┏━━
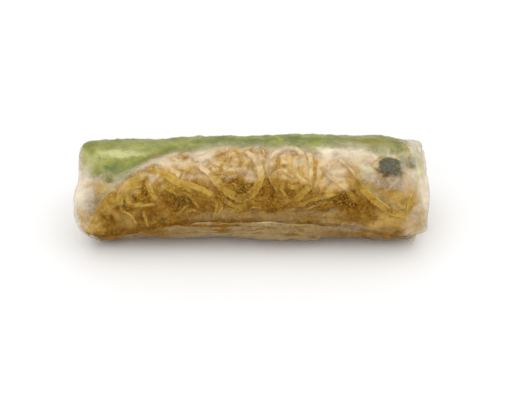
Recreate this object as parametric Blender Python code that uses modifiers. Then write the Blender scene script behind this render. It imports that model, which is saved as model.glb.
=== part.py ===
"""A fresh rice paper roll: a soaked sheet of rice paper, wound once and a quarter round its filling.

Frame: the roll's length lies along X, its front faces -Y and it rests on Z = 0, with the origin at
the middle of its base. Angles go round the roll, in degrees: 0 at the front, 90 on top, 180 at the
back and 270 underneath. The sheet is one piece. It starts underneath, goes up the front, over the
top, down the back and underneath again, to its free edge low on the front, and its ends turn in to
a small tucked hole. Inside lie lettuce along the top and back, noodles in front of the lettuce,
minced filling below both, and a piece of black mushroom near the right end.
"""

import math

import bmesh
import bpy
import numpy as np
from mathutils import Matrix, Vector, noise

# Driving dimensions, in metres.
LENGTH = 0.1304
WIDTH = 0.0387
HEIGHT = 0.0337
SHEET = 0.0006
CLEARANCE = 0.0003

# Cross-section: a superellipse, squarer underneath, where the roll sags on to its base.
TOP_POWER = 2.25
BASE_POWER = 2.8
BASE_CUT = 0.0007
SWELL = 0.035
SWELL_X = 0.016
SWELL_REACH = 0.034
DENT = 0.0007
DENT_SPACING = 0.017

# Ends: blunt, leaning out low on the front, with the lower front corners cut away.
END_POWER = 17.0
RIM_WEIGHT = 0.010
LEFT_LEAN = 0.0034
RIGHT_LEAN = 0.0007
LEAN_ANGLE = 15.0
CORNER_CUT = 0.0050
CORNER_ANGLE = -55.0
CORNER_REACH = 26.0
DIMPLE = 0.0022

# The sheet, round the roll. Its inner layer lies one step under its outer one.
SHEET_START = -100.0
SHEET_END = 354.0
EDGE_DROP = 44.0
STEP_FROM = 20.0
STEP_TO = 170.0
TUCK_REACH = 0.982
EAR_LIFT = 0.0016
EAR_X = 0.0588
EAR_REACH = 0.0030
EAR_ANGLE = 9.0
STEPS_ROUND = 46
STEPS_ALONG = 32

# The filling, and the wavy chords that part it.
FILLING_DEPTH = 2 * (SHEET + CLEARANCE)
FILLING_SHARE = 0.92
CORE_RINGS = 24
CORE_SIDES = 32
LETTUCE_FRONT = (42.0, 90.0)
LETTUCE_BACK = 196.0
NOODLES_FRONT = (24.0, 24.0)
NOODLES_BACK = 166.0
FRONT_TURN_X = -0.012
CHORD_WAVE = 0.0012
CHORD_CUTS = 14
CHORD_THICKNESS = 0.030
PIECE_SHIFT = 0.00025

# The mushroom: along the roll, into it and round it.
MUSHROOM_SIZE = (0.0115, 0.0036, 0.0074)
MUSHROOM_X = 0.0500
MUSHROOM_ANGLE = 60.0
MUSHROOM_DEPTH = 0.0036
MUSHROOM_LUMP = 0.16
MUSHROOM_BEND = 0.0010

# Each piece's colour and roughness.
FINISHES = {
    "rice_paper": ((0.62, 0.52, 0.36), 0.30),
    "lettuce": ((0.30, 0.38, 0.11), 0.50),
    "noodles": ((0.62, 0.40, 0.10), 0.35),
    "minced_filling": ((0.24, 0.12, 0.03), 0.60),
    "black_mushroom": ((0.05, 0.05, 0.04), 0.45),
}


def smooth_step(low, high, value):
    """0 before low, 1 past high, and a smooth change between them."""
    share = min(1.0, max(0.0, (value - low) / (high - low)))
    return share * share * (3 - 2 * share)


def hump(value, reach):
    """1 at zero, falling away smoothly over about reach."""
    return math.exp(-((value / reach) ** 2))


def end_profile():
    """The roll's outline from pole to pole: place along the surface, x share and section share."""
    turn = np.linspace(-math.pi / 2, math.pi / 2, 8001)
    x = np.sign(turn) * np.abs(np.sin(turn)) ** (2 / END_POWER)
    section = np.abs(np.cos(turn)) ** (2 / END_POWER)
    section[[0, -1]] = 0.0
    steps = (np.diff(x) * LENGTH / 2, np.diff(section) * HEIGHT / 2)
    heading = np.unwrap(np.arctan2(steps[1], steps[0]))
    bend = np.abs(np.gradient(heading)) * RIM_WEIGHT
    place = np.concatenate([[0.0], np.cumsum(np.hypot(*steps) + bend)])
    return 2 * place / place[-1] - 1, x, section


PROFILE = end_profile()


def half_length(side, section_share, angle):
    """From the roll's middle to its end, towards one side, at an angle and a share of the section."""
    lean = LEFT_LEAN if side < 0 else RIGHT_LEAN
    turn = (angle - CORNER_ANGLE + 180) % 360 - 180
    leaning = lean * (1 - math.cos(math.radians(angle - LEAN_ANGLE)))
    at_rim = leaning + CORNER_CUT * hump(turn, CORNER_REACH)
    at_tuck = lean + DIMPLE
    return LENGTH / 2 - at_rim * section_share - at_tuck * (1 - section_share)


def section_radius(x, angle):
    """From the roll's axis to its surface, before the base is cut flat."""
    turn = math.radians(angle)
    share = smooth_step(0.2, -0.6, math.sin(turn))
    power = TOP_POWER + (BASE_POWER - TOP_POWER) * share
    size = 1 - SWELL + SWELL * hump(x - SWELL_X, SWELL_REACH)
    across = abs(math.cos(turn)) / (size * WIDTH / 2)
    upright = abs(math.sin(turn)) / (size * (HEIGHT + BASE_CUT) / 2)
    plain = (across**power + upright**power) ** (-1 / power)
    place = Vector((x, math.cos(turn) * plain, math.sin(turn) * plain))
    return plain + DENT * noise.noise(place / DENT_SPACING)


def on_surface(place, angle):
    """A point of the roll's outer surface. place runs from -1 at the left pole to 1 at the right."""
    x_share = float(np.interp(place, PROFILE[0], PROFILE[1]))
    section_share = float(np.interp(place, PROFILE[0], PROFILE[2]))
    x = x_share * half_length(x_share, section_share, angle)
    radius = section_share * section_radius(x, angle)
    turn = math.radians(angle)
    z = (HEIGHT - BASE_CUT) / 2 + radius * math.sin(turn)
    return Vector((x, -radius * math.cos(turn), max(z, 0.0)))


def below_surface(place, angle, depth):
    """A point that far under the roll's outer surface, or above it if depth is negative."""
    round_step, along_step = 1.0, 0.006
    around = on_surface(place, angle + round_step) - on_surface(place, angle - round_step)
    along = on_surface(place + along_step, angle) - on_surface(place - along_step, angle)
    inward = around.cross(along).normalized()
    return on_surface(place, angle) + inward * depth


def sheet_point(along, around):
    """A point of the sheet's outer face. Both shares run from 0 to 1, along the roll and round it."""
    place = TUCK_REACH * (2 * along - 1)
    x = on_surface(place, 0).x
    end = SHEET_END - EDGE_DROP * (2 * x / LENGTH) ** 2
    angle = SHEET_START + (end - SHEET_START) * around
    layer = (SHEET + CLEARANCE) * (1 - smooth_step(STEP_FROM, STEP_TO, angle))
    from_ear = on_surface(place, angle).x - EAR_X
    ear = EAR_LIFT * hump(from_ear, EAR_REACH) * hump(angle - end, EAR_ANGLE)
    return below_surface(place, angle, layer - ear)


def front_edge(angles, x):
    """The angle of a filling's front edge, from its angle at the left end to that past the middle."""
    left, right = angles
    return left + (right - left) * smooth_step(-LENGTH / 2, FRONT_TURN_X, x)


def add_object(name, build, collection, origin):
    """An object whose mesh is what build puts into a bmesh, in a collection and under the origin."""
    shape = bmesh.new()
    build(shape)
    bmesh.ops.recalc_face_normals(shape, faces=shape.faces)
    mesh = bpy.data.meshes.new(name)
    shape.to_mesh(mesh)
    shape.free()
    mesh.shade_smooth()
    made = bpy.data.objects.new(name, mesh)
    collection.objects.link(made)
    made.parent = origin
    return made


def wound_sheet(shape):
    """The open surface of the wound sheet, from a flat grid."""
    made = bmesh.ops.create_grid(
        shape, x_segments=STEPS_ALONG, y_segments=STEPS_ROUND, size=0.5
    )
    for vertex in made["verts"]:
        vertex.co = sheet_point(vertex.co.x + 0.5, vertex.co.y + 0.5)


def filling_core(shape):
    """The closed outline of all the filling, just inside the sheet, from a sphere."""
    made = bmesh.ops.create_uvsphere(
        shape, u_segments=CORE_SIDES, v_segments=CORE_RINGS, radius=1
    )
    for vertex in made["verts"]:
        polar = math.acos(max(-1.0, min(1.0, vertex.co.z)))
        place = 1 - 2 * polar / math.pi
        angle = math.degrees(math.atan2(vertex.co.y, vertex.co.x))
        if abs(place) > 0.99:
            vertex.co = on_surface(place, 0) * Vector((1, 0, 1))
        else:
            vertex.co = below_surface(place, angle, FILLING_DEPTH)
        vertex.co.x *= FILLING_SHARE


def chord_slab(front_angles, back_angle, shift):
    """A builder of a thick slab whose lower face is a wavy chord from the roll's front to its back."""

    def build(shape):
        bmesh.ops.create_cube(shape, size=1)
        bmesh.ops.subdivide_edges(
            shape, edges=shape.edges[:], cuts=CHORD_CUTS, use_grid_fill=True
        )
        for vertex in shape.verts:
            x = vertex.co.x * 1.2 * LENGTH
            ends = []
            for angle in (front_edge(front_angles, x), back_angle):
                turn = math.radians(angle)
                ends.append(Vector((-math.cos(turn), math.sin(turn))) * WIDTH / 2)
            y, z = ends[0].lerp(ends[1], 0.5 + 1.6 * vertex.co.y)
            wave = CHORD_WAVE * noise.noise(Vector((x, y, back_angle)) / DENT_SPACING)
            lift = CHORD_THICKNESS * (vertex.co.z + 0.5)
            vertex.co = Vector((x, y, HEIGHT / 2 + z + wave + shift + lift))

    return build


def mushroom_flake(growth):
    """A builder of the mushroom piece, a bent and lumpy flake, larger all round by growth."""

    def build(shape):
        made = bmesh.ops.create_icosphere(shape, subdivisions=3, radius=1)
        for vertex in made["verts"]:
            lump = 1 + MUSHROOM_LUMP * noise.noise(vertex.co * 2.1)
            place = Vector([c * s / 2 for c, s in zip(vertex.co, MUSHROOM_SIZE)]) * lump
            place.y += MUSHROOM_BEND * (2 * place.x / MUSHROOM_SIZE[0]) ** 2
            vertex.co = place + vertex.co * growth
        out = Matrix.Rotation(math.radians(-MUSHROOM_ANGLE), 4, "X") @ Vector((0, -1, 0))
        radius = section_radius(MUSHROOM_X, MUSHROOM_ANGLE) - MUSHROOM_DEPTH
        middle = Vector((MUSHROOM_X, 0, (HEIGHT - BASE_CUT) / 2)) + out * radius
        lie = Matrix.Rotation(math.radians(-MUSHROOM_ANGLE), 4, "X")
        bmesh.ops.transform(shape, matrix=Matrix.Translation(middle) @ lie, verts=shape.verts)

    return build


def cut(target, operation, cutter):
    """Adds a Boolean with a cutter to an object."""
    boolean = target.modifiers.new(f"{operation.lower()} {cutter.name}", "BOOLEAN")
    boolean.operation = operation
    boolean.object = cutter


def finish(piece):
    """Gives a piece its own material."""
    colour, roughness = FINISHES[piece.name]
    made = bpy.data.materials.new(piece.name)
    made.use_nodes = True
    shader = made.node_tree.nodes["Principled BSDF"]
    shader.inputs["Base Color"].default_value = (*colour, 1)
    shader.inputs["Roughness"].default_value = roughness
    shader.inputs["Metallic"].default_value = 0.0
    made.diffuse_color = (*colour, 1)
    piece.data.materials.append(made)


def build_roll():
    """The whole roll, and the cutters that part its filling."""
    for old in list(bpy.data.objects):
        bpy.data.objects.remove(old)
    pieces = bpy.data.collections.new("rice_paper_roll")
    cutters = bpy.data.collections.new("cutters")
    for collection in (pieces, cutters):
        bpy.context.scene.collection.children.link(collection)
    origin = bpy.data.objects.new("roll_origin", None)
    pieces.objects.link(origin)

    def helper(name, build):
        made = add_object(name, build, cutters, origin)
        made.hide_render = True
        made.display_type = "WIRE"
        return made

    def slabs(name, front_angles, back_angle):
        return [
            helper(f"{name}_{side}", chord_slab(front_angles, back_angle, shift))
            for side, shift in (("above", PIECE_SHIFT), ("below", -PIECE_SHIFT))
        ]

    above_lettuce, below_lettuce = slabs("lettuce_chord", LETTUCE_FRONT, LETTUCE_BACK)
    above_noodles, below_noodles = slabs("noodles_chord", NOODLES_FRONT, NOODLES_BACK)
    pocket = helper("mushroom_pocket", mushroom_flake(CLEARANCE))

    sheet = add_object("rice_paper", wound_sheet, pieces, origin)
    solidify = sheet.modifiers.new("thickness", "SOLIDIFY")
    solidify.thickness = SHEET
    solidify.offset = -1
    solidify.use_even_offset = True

    lettuce = add_object("lettuce", filling_core, pieces, origin)
    cut(lettuce, "INTERSECT", above_lettuce)

    noodles = add_object("noodles", filling_core, pieces, origin)
    cut(noodles, "INTERSECT", above_noodles)
    cut(noodles, "DIFFERENCE", below_lettuce)
    cut(noodles, "DIFFERENCE", pocket)

    minced = add_object("minced_filling", filling_core, pieces, origin)
    cut(minced, "DIFFERENCE", below_noodles)
    cut(minced, "DIFFERENCE", below_lettuce)

    mushroom = add_object("black_mushroom", mushroom_flake(0), pieces, origin)

    for piece in (sheet, lettuce, noodles, minced, mushroom):
        finish(piece)


build_roll()
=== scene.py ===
"""A fresh rice paper roll: wet, translucent rice paper round lettuce, noodles, mince and mushroom.

Shapes are worked out in millimetres and become metres when their meshes are made. A place on the roll
is (s, angle). s goes along the roll and equals x on its barrel; past that it turns down the end face
to the pole. angle goes round the roll in degrees: 0 at the front, 90 on top, 180 at the back and 270
underneath. Depth goes inwards from the roll's smooth outline, which is read from the CAD sheet. The
sheet and its folded-in sides are draped over whatever lies under them, as wet rice paper clings.
"""

import math
import random

import bmesh
import bpy
import numpy as np
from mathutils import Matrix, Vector, noise
from mathutils.bvhtree import BVHTree


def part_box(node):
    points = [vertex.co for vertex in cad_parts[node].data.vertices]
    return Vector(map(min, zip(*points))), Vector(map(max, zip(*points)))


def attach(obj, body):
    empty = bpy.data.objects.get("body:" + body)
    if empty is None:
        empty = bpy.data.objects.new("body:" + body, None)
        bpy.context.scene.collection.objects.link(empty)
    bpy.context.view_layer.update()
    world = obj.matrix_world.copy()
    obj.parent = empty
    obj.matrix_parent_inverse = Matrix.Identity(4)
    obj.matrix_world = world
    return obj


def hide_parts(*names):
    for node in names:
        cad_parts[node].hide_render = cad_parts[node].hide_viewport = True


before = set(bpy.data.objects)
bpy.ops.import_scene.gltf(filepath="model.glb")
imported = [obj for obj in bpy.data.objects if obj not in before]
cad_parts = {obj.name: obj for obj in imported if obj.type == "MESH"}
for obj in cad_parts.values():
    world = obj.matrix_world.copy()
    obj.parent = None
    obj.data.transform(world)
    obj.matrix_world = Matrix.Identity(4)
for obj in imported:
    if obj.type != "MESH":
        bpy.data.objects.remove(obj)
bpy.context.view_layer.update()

MM = 0.001
LOW, HIGH = (np.array(corner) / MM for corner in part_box("rice_paper"))
AXIS_Z = (LOW[2] + HIGH[2]) / 2
END_X = (HIGH[0] - LOW[0]) / 2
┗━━
§ **Aim of the task**:
Repeat, word for word, the lines from the opening of the material through the line containing "DIMPLE = 0.0022".

§ **Solved problem**:
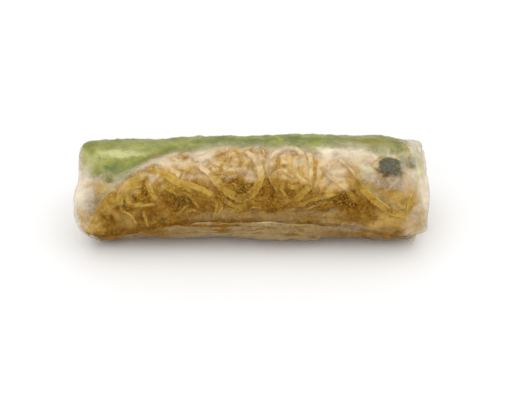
Recreate this object as parametric Blender Python code that uses modifiers. Then write the Blender scene script behind this render. It imports that model, which is saved as model.glb.
=== part.py ===
"""A fresh rice paper roll: a soaked sheet of rice paper, wound once and a quarter round its filling.

Frame: the roll's length lies along X, its front faces -Y and it rests on Z = 0, with the origin at
the middle of its base. Angles go round the roll, in degrees: 0 at the front, 90 on top, 180 at the
back and 270 underneath. The sheet is one piece. It starts underneath, goes up the front, over the
top, down the back and underneath again, to its free edge low on the front, and its ends turn in to
a small tucked hole. Inside lie lettuce along the top and back, noodles in front of the lettuce,
minced filling below both, and a piece of black mushroom near the right end.
"""

import math

import bmesh
import bpy
import numpy as np
from mathutils import Matrix, Vector, noise

# Driving dimensions, in metres.
LENGTH = 0.1304
WIDTH = 0.0387
HEIGHT = 0.0337
SHEET = 0.0006
CLEARANCE = 0.0003

# Cross-section: a superellipse, squarer underneath, where the roll sags on to its base.
TOP_POWER = 2.25
BASE_POWER = 2.8
BASE_CUT = 0.0007
SWELL = 0.035
SWELL_X = 0.016
SWELL_REACH = 0.034
DENT = 0.0007
DENT_SPACING = 0.017

# Ends: blunt, leaning out low on the front, with the lower front corners cut away.
END_POWER = 17.0
RIM_WEIGHT = 0.010
LEFT_LEAN = 0.0034
RIGHT_LEAN = 0.0007
LEAN_ANGLE = 15.0
CORNER_CUT = 0.0050
CORNER_ANGLE = -55.0
CORNER_REACH = 26.0
DIMPLE = 0.0022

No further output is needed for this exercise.